Photo courtesy of the Brooklyn Museum

The people’s artist of New York is coming home.

The early works of New York’s quintessential street scrawler Keith Haring is coming to the Brooklyn Museum on March 16 in a multimedia testimony and tribute to an artist whose rise to stardom defied tradition.

“Haring went directly to his audience,” said Julia Gruen, executive director of the Keith Haring Foundation. “Rather than being promoted, presented and sort of nurtured by a particular gallery, connoisseur or collector who might have introduced this young artist. Instead Keith just leaped over that stage and went directly to the people of New York City.”

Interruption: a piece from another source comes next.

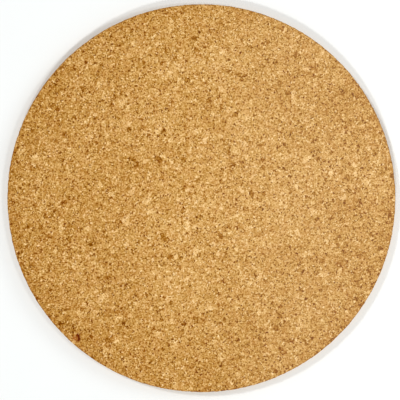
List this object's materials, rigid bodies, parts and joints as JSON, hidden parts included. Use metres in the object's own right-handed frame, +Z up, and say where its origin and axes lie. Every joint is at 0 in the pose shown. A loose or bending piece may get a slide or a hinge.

Haring’s work is famously unconstrained by the exclusivity of the traditional, gallery venue, and his use of simple, cartoonish style to illustrate themes of birth, death, sex, war and AIDS, is arresting, and struck a chord with a city polarized by excess and poverty, a wild nightlife scene, rising crime rates and the AIDS epidemic.

“He really embraced the culture of New York, the graffiti and the night life, the city was his medium,” said Tricia Bloom, curator of the Haring exhibit. “He wanted to intervene with the public experience in ways that hadn’t happened before.”

The exhibition — the first large-scale showing of Haring’s work in NYC since the Whitney Museum’s exhibit in 1997 — will cover the artist’s earliest work from 1978–1982, and features 155 works on paper, seven experimental films, and more than 150 archival objects, among them rarely seen sketchbooks, journals, exhibition flyers, posters, subway drawings, and documentary photographs.

“Something that sets this show apart is the curator took the chance to narrow the focus on Haring,” said Gruen. “By trying to cover an artist’s entire career you lose something. By taking that more narrow focus you learn so much and that’s what we hope for this Haring show.”